All of this is compounded by the fact that the sky has been cloudy the last 22 days in Minnesota. This is the time of year when you really have to buy into the ‘quality of life’ message about our land of 10,000 lakes because the visual would send us all screaming for some border, north or south, east or west. There seems to be a cloud hanging over each waking moment of the day. Those of us who observe the season of Lent, a church rhythm meant to bring about introspection and penitence, have the perfect backdrop for this winter drama.
Yesterday as I was stopping into a hospital to check in on one of our dear ones, I had my head appropriately tucked into my neck, my ears surfing on my shoulders as I sought to keep out the biting wind. My eyes, like all the other walkers, were focused downward on the dirty, salty sidewalk. Just outside a bus shelter I caught sight of a pacifier dropped onto the ground, just laying there abandoned. My heart gave a little tug in my chest. “Someone is needing comfort someplace.”, I thought.
The sight of this little piece of molded plastic sent me back some years to the times I would search frantically in the night, sleep-deprived and stumbling to find the object that would comfort a crying child and send us both back to sleep. I laughed to myself as I remember the little stashes of these miracle-workers we had hidden in nooks and crannies of beds, car seats, drawers, diaper bags. The ability to provide comfort with such a tiny tool was of paramount importance.
Placing a pacifier in a crying infant’s mouth and allowing them to soothe themselves to sleep is an easy enough act. Other comforts don’t come quite so easy. Those I know who are struggling with health issues are searching for a comfort that often arrives in the right medication or the hopeful word of a physician. Many I know are still searching for employment or work that more appropriately fits their gifts. What can bring comfort to these bright, intelligent people?
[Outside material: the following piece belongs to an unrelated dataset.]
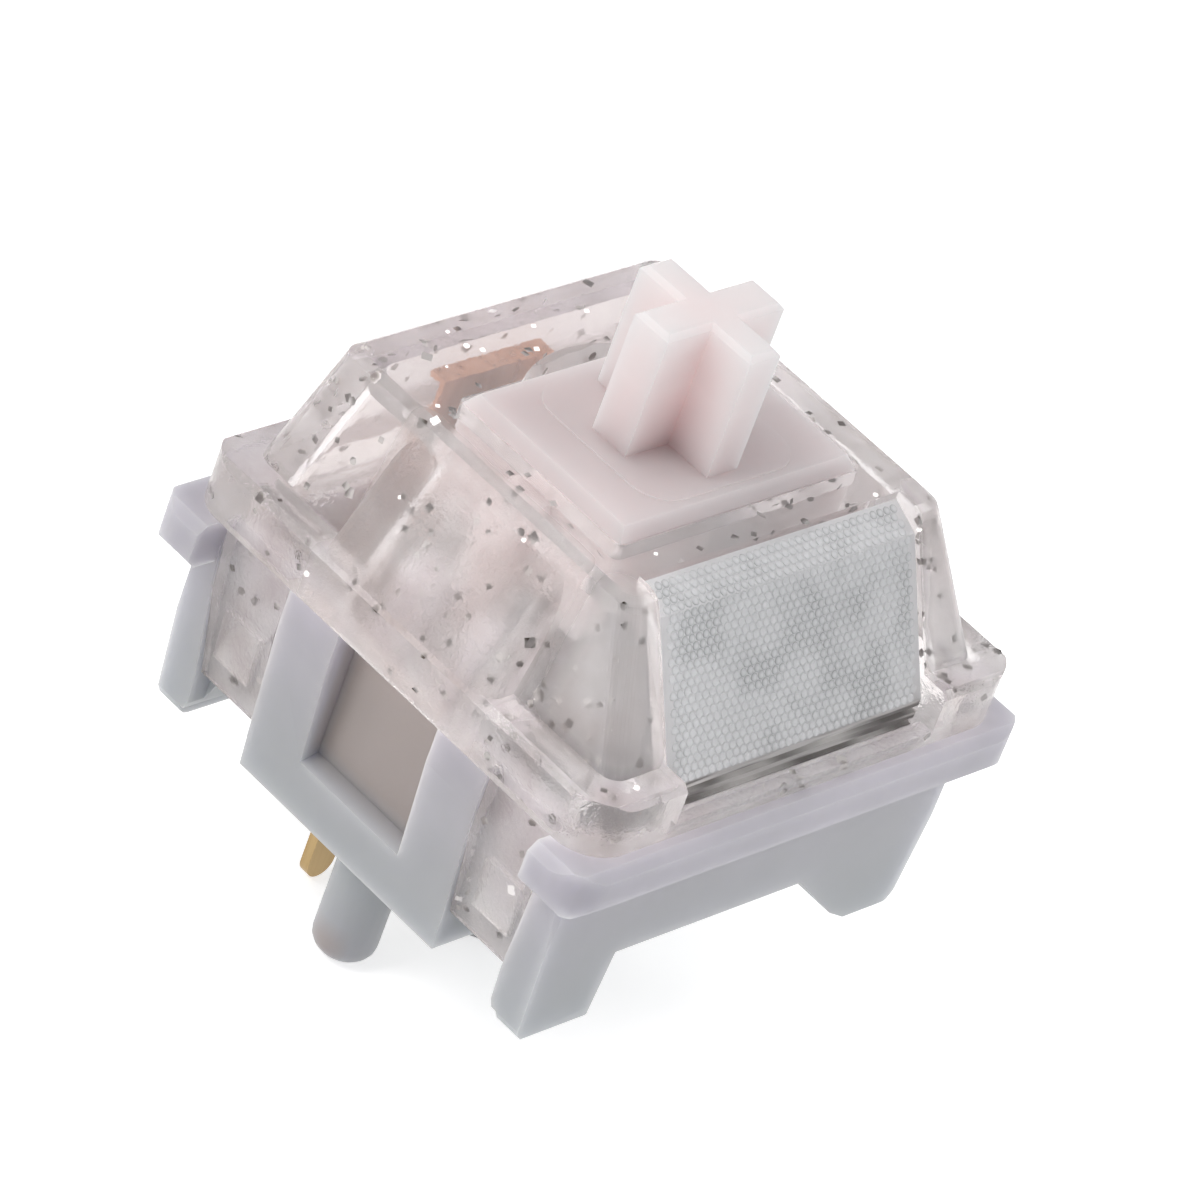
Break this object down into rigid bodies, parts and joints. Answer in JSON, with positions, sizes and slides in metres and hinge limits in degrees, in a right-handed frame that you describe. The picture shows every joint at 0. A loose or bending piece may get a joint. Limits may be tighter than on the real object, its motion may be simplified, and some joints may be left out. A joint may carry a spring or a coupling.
{
  "type": "mechanical keyboard switch",
  "caption": "Key switch with a clear glitter housing, milky base and cross stem on a spring, leaf contact, light lens, and a post, pegs and pins for a circuit board.",
  "frame": {"origin": "on the stem axis, in the plane of the circuit board on which the feet stand", "axes": "+Z along the stem axis, away from the board; -Y towards the light lens; +Y towards the contacts; +X to the right when seen from the lens side"},
  "size_m": [0.016, 0.016, 0.0188],
  "materials": {
    "milky_base": "satin milky plastic",
    "clear_glitter": "clear plastic with glitter flakes",
    "milky_stem": "satin milky plastic",
    "spring_steel": "plain steel wire",
    "frosted_lens": "frosted lens with a fine array of domes",
    "terminal_brass": "bright sheet",
    "copper_leaf": "thin copper alloy sheet",
    "contact_gold": "gold plated"
  },
  "bodies": {
    "base": {"bottom_housing": "milky_base", "top_housing": "clear_glitter", "light_lens": "frosted_lens", "fixed_terminal": "terminal_brass", "fixed_contact_point": "contact_gold", "moving_terminal": "terminal_brass", "return_spring": "spring_steel"},
    "plunger": {"stem": "milky_stem"},
    "leaf": {"contact_leaf": "copper_leaf", "moving_contact_point": "contact_gold"}
  },
  "joints": [
    {"name": "stem_travel", "type": "slide", "parent": "base", "child": "plunger", "axis": [0, 0, -1], "range_m": [0, 0.004], "stiffness_N_per_m": 67, "springref_m": -0.005, "deforming": ["return_spring"]},
    {"name": "leaf_flex", "type": "hinge", "parent": "base", "child": "leaf", "pos_m": [0, 0.00447, 0.003], "axis": [1, 0, 0], "range_deg": [0, 7.8]}
  ],
  "couplings": [
    {"joint": "leaf_flex", "follows": "stem_travel", "rad_per_m": 33.78}
  ]
}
All I can offer is to walk with them, to pray for them, to listen.
So many people I know are walking the road with relatives, parents mostly, who are aging and losing the freedom they once knew. The feeling of being both child and parent holds them in a suspended animation for which they are not trained. How to comfort their lack of security and confidence, their desire to respect these ones who have given them life? If only there was a comfort blanket that could fall gently on the hands that hold, the hearts that break.
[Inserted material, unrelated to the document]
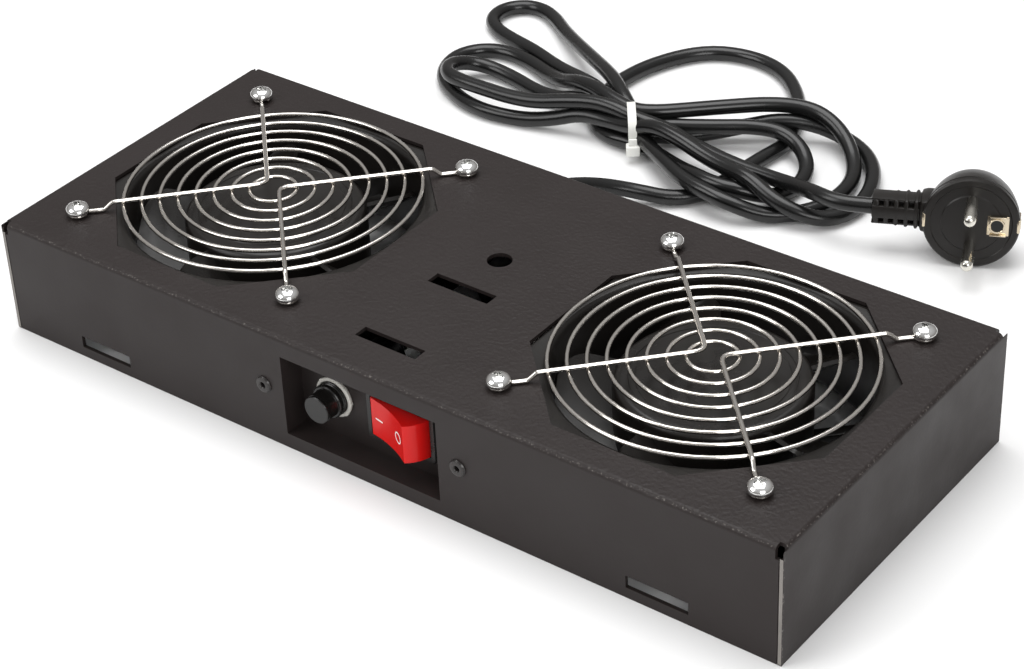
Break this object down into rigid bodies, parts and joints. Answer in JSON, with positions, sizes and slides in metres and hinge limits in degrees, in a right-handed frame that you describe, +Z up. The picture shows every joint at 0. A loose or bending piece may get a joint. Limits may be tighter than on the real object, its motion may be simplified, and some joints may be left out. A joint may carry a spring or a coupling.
{
  "type": "rack fan tray",
  "caption": "Shallow black sheet-metal tray with axial fans under octagonal openings, wire finger guards, a recessed rocker switch and fuse holder, and a mains lead with an angled plug",
  "frame": {"origin": "On the floor, under the middle of the housing's length and depth, in the plane of its open bottom rim", "axes": "+X to the right along the front wall, +Y from the front wall to the back wall where the lead comes out, +Z up through the fan openings"},
  "size_m": [0.348, 0.3357, 0.0532],
  "materials": {
    "black_coat": "satin fine-textured powder coat, near black",
    "dark_rivet": "black-coated tubular rivet, worn at the rim",
    "black_plastic": "smooth moulded black plastic",
    "red_rocker": "glossy translucent red plastic with white marks",
    "grey_plastic": "light grey ring nut",
    "tab_metal": "tinned tab",
    "fuse_glass": "clear fuse tube",
    "fan_frame": "black-coated cast frame",
    "stator_steel": "laminated steel",
    "bearing_steel": "ground bright steel",
    "fan_plastic": "satin black moulding",
    "bright_wire": "bright plated steel wire",
    "bright_screw": "bright plated steel",
    "wire_cover": "black sleeved wire pair",
    "cord_cover": "glossy black flexible plastic",
    "white_nylon": "natural white nylon",
    "nickel": "nickel plate",
    "brass_contact": "brass contact"
  },
  "bodies": {
    "tray": {"tray_housing": "black_coat", "control_pocket": "black_coat", "pocket_rivets": "dark_rivet", "switch_housing": "black_plastic", "switch_terminals": "tab_metal", "fuse_holder_barrel": "black_plastic", "fuse_holder_ring_nut": "grey_plastic", "fuse_holder_terminals": "tab_metal", "left_fan_frame": "fan_frame", "left_fan_stator": "stator_steel", "right_fan_frame": "fan_frame", "right_fan_stator": "stator_steel", "fan_bearings": "bearing_steel", "finger_guards": "bright_wire", "guard_screws": "bright_screw", "guard_nuts": "bright_screw", "cord_gland": "black_plastic", "gland_lock_nut": "black_plastic", "supply_wires": "wire_cover", "left_fan_wires": "wire_cover", "right_fan_wires": "wire_cover", "cord_lead": "cord_cover", "cord_tail": "cord_cover", "cord_hank": "cord_cover", "cable_tie": "white_nylon", "plug_body": "cord_cover", "plug_pins": "nickel", "plug_earth_contacts": "brass_contact", "plug_strain_relief": "cord_cover"},
    "rocker": {"switch_rocker": "red_rocker"},
    "fuse_carrier": {"fuse_carrier": "black_plastic", "fuse_end_caps": "nickel", "fuse_glass": "fuse_glass"},
    "fuse_cap": {"fuse_cap": "black_plastic"},
    "left_rotor": {"left_impeller": "fan_plastic", "left_rotor_cup": "stator_steel", "left_rotor_shaft": "bearing_steel"},
    "right_rotor": {"right_impeller": "fan_plastic", "right_rotor_cup": "stator_steel", "right_rotor_shaft": "bearing_steel"}
  },
  "joints": [
    {"name": "left_rotor_spin", "type": "hinge", "parent": "tray", "child": "left_rotor", "pos_m": [-0.1, 0, 0.0085], "axis": [0, 0, 1], "continuous": true},
    {"name": "right_rotor_spin", "type": "hinge", "parent": "tray", "child": "right_rotor", "pos_m": [0.1, 0, 0.0085], "axis": [0, 0, 1], "continuous": true},
    {"name": "rocker_tilt", "type": "hinge", "parent": "tray", "child": "rocker", "pos_m": [0.0117, -0.0611, 0.0232], "axis": [0, 0, 1], "range_deg": [0, 40]},
    {"name": "fuse_slide", "type": "slide", "parent": "tray", "child": "fuse_carrier", "axis": [0, -1, 0], "range_m": [0, 0.026]},
    {"name": "fuse_cap_turn", "type": "hinge", "parent": "fuse_carrier", "child": "fuse_cap", "pos_m": [-0.0196, -0.065, 0.0228], "axis": [0, 1, 0], "range_deg": [0, 60]}
  ]
}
What brings you comfort? As I thought about the things that become my pacifier, I thought of the communities I am blessed to sit in. Those people who make me laugh, tell the truth and cut myself some slack, knowing I will deliver a platter of the same to them when needed. And then there is that morning sighting of the brilliant red of a cardinal defying the cold and drab view out my window. And of course, a good story, a blazing fire, the big, black dog looking expectantly into my eyes, a hand to hold,a steaming cup of coffee.
When all those fail there is always one deep breath. Then another. And another until the breath becomes prayer. This breathing rhythm is, perhaps, the original Comforter coming to rest within reminding us that, no matter what, we are really never alone.